Out of hell we must come, and into Purgatory. The change of mood from Tabarro to Angelica is enormous. There is not only light here, and bright color, but there is hope. Puccini grew up as an organist in the church in Lucca, and he demonstrates here that he knows church music very well. The religious aura of this piece is spot on. The comparison to Dante is rather more straightforward here. The opera is quite obviously about redemption, which is the crux the Purgatorio as well. The monastic setting is another possible allusion, as is the fact that Suor Angelica spends seven years in the convent, which could be a reference to the seven terraces of Purgatory described by Dante. Though frequently described as a sentimental tragedy, Suor Angelica is really not a tragedy at all: it is a salvation. This parallel with the Commedia is why the productions that sometimes pop up where the miracle is turned into a mad scene are particularly offensive to me: it shows a complete lack of understanding of the work. My message to directors and musicologists who insist that they are justified in these changes because the they find the end unconvincing as a miracle: write your own work. This is Puccini's, so present it as he intended. Fortunately, that is what is done here. Domas really believes the miracle, and the orchestral peroration after 'Salvami!' is absolutely gorgeous. You can really feel the miracle glow, as it says in the libretto. Puccini is often accused of sentimentality (as if sentimentality is some sort of crime that one is accused of, like murder), but there is no "Pity me because I'm angsty", self involved heroine here. The situation that occurs here is very realistic for the time period in which it is set. And the grief of a mother for her child. Why is that "sentimental" but the irrational desires of Tristan and Isolde are not? It strikes me as being a very practical matter indeed. Mothers lose children all the time, and each mother that does feels the loss and the pain. The fact that Puccini could relate to this shows what a power of empathy the man really had. I apologive for my ever widening digressions that may not be helpful to some people who know, and like the operas but want to know if this recording is worth it's cost. I suppose that I have taken the opportunity of this review to vent some long held frustrations.

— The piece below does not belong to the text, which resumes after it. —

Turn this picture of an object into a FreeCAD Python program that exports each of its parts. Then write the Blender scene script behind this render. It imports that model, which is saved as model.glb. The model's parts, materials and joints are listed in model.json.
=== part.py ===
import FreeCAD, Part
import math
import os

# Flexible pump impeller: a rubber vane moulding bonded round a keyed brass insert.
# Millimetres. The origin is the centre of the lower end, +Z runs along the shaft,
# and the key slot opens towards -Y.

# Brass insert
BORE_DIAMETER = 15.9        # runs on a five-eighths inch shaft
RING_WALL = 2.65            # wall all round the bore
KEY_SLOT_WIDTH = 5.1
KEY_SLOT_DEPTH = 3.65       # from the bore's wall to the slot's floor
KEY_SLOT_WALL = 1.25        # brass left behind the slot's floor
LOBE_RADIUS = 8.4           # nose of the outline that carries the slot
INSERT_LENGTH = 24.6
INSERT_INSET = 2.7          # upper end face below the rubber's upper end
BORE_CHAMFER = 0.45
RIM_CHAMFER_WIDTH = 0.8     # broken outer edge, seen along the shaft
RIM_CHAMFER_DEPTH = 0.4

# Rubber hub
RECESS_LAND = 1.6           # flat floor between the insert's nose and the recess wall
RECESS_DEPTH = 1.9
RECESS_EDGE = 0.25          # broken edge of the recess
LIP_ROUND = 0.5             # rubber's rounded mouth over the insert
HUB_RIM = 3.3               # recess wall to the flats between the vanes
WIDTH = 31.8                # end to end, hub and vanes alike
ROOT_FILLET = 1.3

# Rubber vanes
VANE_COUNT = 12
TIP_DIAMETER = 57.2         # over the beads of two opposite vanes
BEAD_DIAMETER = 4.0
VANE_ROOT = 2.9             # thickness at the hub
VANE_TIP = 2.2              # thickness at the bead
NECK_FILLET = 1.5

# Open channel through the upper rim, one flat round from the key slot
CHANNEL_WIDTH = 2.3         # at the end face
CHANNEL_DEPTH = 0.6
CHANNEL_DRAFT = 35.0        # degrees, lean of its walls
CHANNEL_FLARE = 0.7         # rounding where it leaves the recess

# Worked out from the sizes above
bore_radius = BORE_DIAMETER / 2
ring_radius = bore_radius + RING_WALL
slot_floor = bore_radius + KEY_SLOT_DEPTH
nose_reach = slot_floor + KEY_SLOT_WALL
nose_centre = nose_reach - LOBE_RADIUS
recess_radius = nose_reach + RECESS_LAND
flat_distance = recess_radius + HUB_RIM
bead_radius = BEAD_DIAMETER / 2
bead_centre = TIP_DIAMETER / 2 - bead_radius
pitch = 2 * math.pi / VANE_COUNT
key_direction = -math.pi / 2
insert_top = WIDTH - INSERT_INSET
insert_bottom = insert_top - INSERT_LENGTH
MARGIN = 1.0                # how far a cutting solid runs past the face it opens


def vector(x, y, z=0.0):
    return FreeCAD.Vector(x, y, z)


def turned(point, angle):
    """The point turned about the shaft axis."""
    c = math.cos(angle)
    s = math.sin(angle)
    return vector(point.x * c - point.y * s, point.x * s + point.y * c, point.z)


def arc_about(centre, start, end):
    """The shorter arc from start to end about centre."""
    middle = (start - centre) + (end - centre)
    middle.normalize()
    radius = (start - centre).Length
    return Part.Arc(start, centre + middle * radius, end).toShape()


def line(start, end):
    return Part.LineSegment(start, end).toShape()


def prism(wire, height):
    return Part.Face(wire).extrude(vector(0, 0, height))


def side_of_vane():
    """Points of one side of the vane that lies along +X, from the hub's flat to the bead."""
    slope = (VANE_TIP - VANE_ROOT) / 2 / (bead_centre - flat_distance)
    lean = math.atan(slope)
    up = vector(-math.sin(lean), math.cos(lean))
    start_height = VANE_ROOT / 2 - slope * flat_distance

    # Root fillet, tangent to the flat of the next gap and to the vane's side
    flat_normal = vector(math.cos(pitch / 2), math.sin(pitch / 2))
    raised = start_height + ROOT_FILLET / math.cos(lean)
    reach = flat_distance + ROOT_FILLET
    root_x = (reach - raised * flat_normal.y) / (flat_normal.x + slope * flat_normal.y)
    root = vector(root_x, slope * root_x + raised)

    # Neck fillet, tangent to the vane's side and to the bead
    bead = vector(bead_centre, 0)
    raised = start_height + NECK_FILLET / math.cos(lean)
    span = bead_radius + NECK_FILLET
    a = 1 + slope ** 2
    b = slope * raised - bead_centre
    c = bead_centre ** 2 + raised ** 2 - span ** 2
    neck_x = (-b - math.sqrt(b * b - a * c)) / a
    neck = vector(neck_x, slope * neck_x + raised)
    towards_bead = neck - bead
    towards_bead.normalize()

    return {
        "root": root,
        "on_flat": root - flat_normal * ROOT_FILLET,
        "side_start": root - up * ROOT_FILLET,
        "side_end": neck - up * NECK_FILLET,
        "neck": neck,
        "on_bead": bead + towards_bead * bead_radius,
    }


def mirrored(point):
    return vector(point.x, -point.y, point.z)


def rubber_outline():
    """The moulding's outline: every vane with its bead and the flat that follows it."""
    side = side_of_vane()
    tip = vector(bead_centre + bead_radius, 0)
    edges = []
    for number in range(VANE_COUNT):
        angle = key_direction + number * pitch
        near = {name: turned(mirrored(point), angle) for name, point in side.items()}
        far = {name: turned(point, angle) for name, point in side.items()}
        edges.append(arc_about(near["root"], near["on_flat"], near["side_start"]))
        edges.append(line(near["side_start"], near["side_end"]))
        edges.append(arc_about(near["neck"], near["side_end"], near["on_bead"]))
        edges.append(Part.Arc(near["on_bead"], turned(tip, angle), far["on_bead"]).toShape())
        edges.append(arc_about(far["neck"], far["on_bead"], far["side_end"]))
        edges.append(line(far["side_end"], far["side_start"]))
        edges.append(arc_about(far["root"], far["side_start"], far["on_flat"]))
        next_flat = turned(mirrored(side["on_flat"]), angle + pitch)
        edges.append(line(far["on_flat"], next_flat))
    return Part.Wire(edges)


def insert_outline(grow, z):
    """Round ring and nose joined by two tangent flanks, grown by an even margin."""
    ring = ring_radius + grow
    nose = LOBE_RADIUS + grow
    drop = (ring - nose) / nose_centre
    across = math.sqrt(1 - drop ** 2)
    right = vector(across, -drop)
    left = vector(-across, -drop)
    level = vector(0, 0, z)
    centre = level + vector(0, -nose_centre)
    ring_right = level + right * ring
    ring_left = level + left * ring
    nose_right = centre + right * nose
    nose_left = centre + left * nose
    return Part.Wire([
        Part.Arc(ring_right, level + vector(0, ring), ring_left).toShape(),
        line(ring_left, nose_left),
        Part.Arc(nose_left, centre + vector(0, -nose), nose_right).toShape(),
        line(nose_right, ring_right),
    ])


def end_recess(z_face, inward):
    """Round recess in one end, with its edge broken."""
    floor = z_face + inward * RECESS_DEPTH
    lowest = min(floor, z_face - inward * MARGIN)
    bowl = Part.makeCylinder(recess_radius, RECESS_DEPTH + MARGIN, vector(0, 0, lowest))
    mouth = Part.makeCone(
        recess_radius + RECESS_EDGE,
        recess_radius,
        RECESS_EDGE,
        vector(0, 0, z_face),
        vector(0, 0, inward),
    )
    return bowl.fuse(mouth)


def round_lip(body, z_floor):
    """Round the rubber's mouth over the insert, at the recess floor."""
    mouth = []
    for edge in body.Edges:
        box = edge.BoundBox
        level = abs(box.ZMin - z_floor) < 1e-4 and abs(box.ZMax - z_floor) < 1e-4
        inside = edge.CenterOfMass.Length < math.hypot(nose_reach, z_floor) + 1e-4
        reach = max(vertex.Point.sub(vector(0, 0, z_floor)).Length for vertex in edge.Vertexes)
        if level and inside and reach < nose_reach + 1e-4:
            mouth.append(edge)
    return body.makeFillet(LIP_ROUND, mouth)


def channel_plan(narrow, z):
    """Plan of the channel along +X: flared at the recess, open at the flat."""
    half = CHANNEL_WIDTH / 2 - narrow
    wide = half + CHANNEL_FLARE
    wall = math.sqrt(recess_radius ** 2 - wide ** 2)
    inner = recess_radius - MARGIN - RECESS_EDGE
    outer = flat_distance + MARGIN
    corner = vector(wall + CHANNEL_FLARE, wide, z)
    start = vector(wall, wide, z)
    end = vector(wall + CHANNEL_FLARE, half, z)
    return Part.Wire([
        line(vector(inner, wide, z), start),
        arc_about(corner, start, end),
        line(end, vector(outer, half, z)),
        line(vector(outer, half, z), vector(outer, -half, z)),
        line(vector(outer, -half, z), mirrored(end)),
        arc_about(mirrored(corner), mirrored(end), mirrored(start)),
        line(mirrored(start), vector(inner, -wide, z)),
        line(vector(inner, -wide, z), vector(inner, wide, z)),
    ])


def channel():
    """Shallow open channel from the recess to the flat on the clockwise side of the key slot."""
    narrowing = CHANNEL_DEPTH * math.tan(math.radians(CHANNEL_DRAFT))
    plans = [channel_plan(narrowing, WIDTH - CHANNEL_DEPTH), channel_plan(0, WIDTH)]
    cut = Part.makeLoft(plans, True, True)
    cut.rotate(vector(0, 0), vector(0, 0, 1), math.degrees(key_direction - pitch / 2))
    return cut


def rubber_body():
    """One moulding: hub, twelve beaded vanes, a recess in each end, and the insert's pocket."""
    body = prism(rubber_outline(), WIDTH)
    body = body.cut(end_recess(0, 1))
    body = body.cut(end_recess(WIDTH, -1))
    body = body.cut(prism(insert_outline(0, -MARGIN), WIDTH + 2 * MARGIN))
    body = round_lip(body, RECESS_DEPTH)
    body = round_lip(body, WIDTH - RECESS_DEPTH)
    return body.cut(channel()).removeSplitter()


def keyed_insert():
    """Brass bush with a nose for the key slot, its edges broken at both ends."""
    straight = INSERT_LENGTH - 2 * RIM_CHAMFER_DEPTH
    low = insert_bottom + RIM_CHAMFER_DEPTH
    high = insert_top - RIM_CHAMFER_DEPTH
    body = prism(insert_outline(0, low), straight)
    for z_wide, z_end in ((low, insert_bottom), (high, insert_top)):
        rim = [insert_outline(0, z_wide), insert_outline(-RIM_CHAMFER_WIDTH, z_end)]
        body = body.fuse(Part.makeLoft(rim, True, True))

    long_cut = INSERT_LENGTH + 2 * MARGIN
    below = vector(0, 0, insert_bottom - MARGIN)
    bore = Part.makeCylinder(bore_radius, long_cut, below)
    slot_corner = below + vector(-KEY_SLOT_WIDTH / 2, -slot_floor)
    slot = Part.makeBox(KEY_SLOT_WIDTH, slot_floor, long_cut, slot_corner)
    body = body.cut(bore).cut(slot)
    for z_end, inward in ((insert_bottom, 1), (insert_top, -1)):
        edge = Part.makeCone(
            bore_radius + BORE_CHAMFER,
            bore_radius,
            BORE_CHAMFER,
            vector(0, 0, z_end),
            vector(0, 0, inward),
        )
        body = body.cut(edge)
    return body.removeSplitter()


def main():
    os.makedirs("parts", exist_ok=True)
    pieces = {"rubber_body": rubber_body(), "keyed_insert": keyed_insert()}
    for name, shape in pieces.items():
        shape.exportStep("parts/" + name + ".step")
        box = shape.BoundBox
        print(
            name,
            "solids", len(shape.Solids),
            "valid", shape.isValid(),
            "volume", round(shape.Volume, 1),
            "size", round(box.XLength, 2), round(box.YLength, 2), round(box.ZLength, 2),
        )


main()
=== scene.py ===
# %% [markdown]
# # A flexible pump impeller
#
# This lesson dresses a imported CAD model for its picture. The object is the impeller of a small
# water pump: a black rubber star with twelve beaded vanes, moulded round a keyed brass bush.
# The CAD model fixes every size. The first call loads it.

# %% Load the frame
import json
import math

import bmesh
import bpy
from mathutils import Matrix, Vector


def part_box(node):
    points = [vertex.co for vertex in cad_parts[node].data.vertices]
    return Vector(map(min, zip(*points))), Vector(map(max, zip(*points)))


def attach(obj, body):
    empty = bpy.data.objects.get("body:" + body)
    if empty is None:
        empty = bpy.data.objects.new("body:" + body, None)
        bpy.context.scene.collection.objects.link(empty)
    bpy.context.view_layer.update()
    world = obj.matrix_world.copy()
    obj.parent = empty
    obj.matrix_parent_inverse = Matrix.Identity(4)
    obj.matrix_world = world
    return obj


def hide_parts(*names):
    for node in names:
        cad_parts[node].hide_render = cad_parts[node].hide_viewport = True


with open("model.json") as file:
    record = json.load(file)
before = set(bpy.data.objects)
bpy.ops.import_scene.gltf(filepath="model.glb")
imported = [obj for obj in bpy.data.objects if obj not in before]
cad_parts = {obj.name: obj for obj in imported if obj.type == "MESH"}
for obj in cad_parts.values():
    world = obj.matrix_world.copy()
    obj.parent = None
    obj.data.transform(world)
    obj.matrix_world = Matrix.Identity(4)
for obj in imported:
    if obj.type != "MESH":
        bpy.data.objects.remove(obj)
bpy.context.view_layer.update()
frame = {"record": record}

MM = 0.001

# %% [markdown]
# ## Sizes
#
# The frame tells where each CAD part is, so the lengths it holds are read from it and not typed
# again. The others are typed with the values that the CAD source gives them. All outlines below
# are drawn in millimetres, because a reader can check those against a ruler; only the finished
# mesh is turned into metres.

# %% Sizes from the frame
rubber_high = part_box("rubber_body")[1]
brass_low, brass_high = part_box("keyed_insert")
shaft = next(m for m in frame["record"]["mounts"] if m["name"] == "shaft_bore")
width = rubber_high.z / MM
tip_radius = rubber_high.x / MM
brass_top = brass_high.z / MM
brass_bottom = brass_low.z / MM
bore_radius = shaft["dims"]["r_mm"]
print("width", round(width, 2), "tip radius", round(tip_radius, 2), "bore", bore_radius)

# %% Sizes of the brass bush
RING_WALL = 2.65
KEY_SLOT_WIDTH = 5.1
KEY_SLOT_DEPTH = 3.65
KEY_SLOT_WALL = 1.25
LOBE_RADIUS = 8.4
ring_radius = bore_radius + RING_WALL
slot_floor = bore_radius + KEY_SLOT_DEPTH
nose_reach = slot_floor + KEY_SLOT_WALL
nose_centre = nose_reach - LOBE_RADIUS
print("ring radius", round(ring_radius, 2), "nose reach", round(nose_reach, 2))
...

The irony of Gianni Schicchi is that Schicchi's character and story are taken from the Inferno. This might lead one to think, "How could this be heaven then?" Well, if we take our lens of irony and look at the story and at moral climate of Europe at the time when the opera was written, we can see that there was quite a big difference from that of the late middle ages/early renaissance, when Dante was writing. I think the commentary is that what would have landed Schicchi in hell in Dante's time, would be considered merely cleverness, and possibly even a better use of the money in Puccini's time. And Puccini may agree with that. I do, to some extent. I think that Rinuccio and Lauretta are far more worthy of the fortune than the Donati, and in addition I would add that Schicchi didn't take all of it for himself. These facts don't make his actions right per se, but they do grant at least a modicum of, as he asks for, extenuating circumstances. The other theme of importance here is of new life. Renaissance means rebirth, and so the story of a new couple being allowed to pursue their love at the expense of the old order of avarice is, in a way, a hopeful one. It's kind of like the powerful men who keep the characters of Tabarro in their poverty get their comeuppance in Schicchi. There is also a message of tolerance in 'Firenze e como un albero fiorito' however self serving that message is on the part of Rinuccio. But the central message of Dante's commedia is that love is the most powerful force in the universe, that it is God. And there can hardly be a more powerful affirmation of the power and beauty of love than 'O mio babbino caro'.

This recording of these three masterpieces is the best that I have heard, even of the individual works. The singers, the orchestra's, the sound, the conducting are all marvelous. Highly recommended, as good fun, and as a truly unique work of art.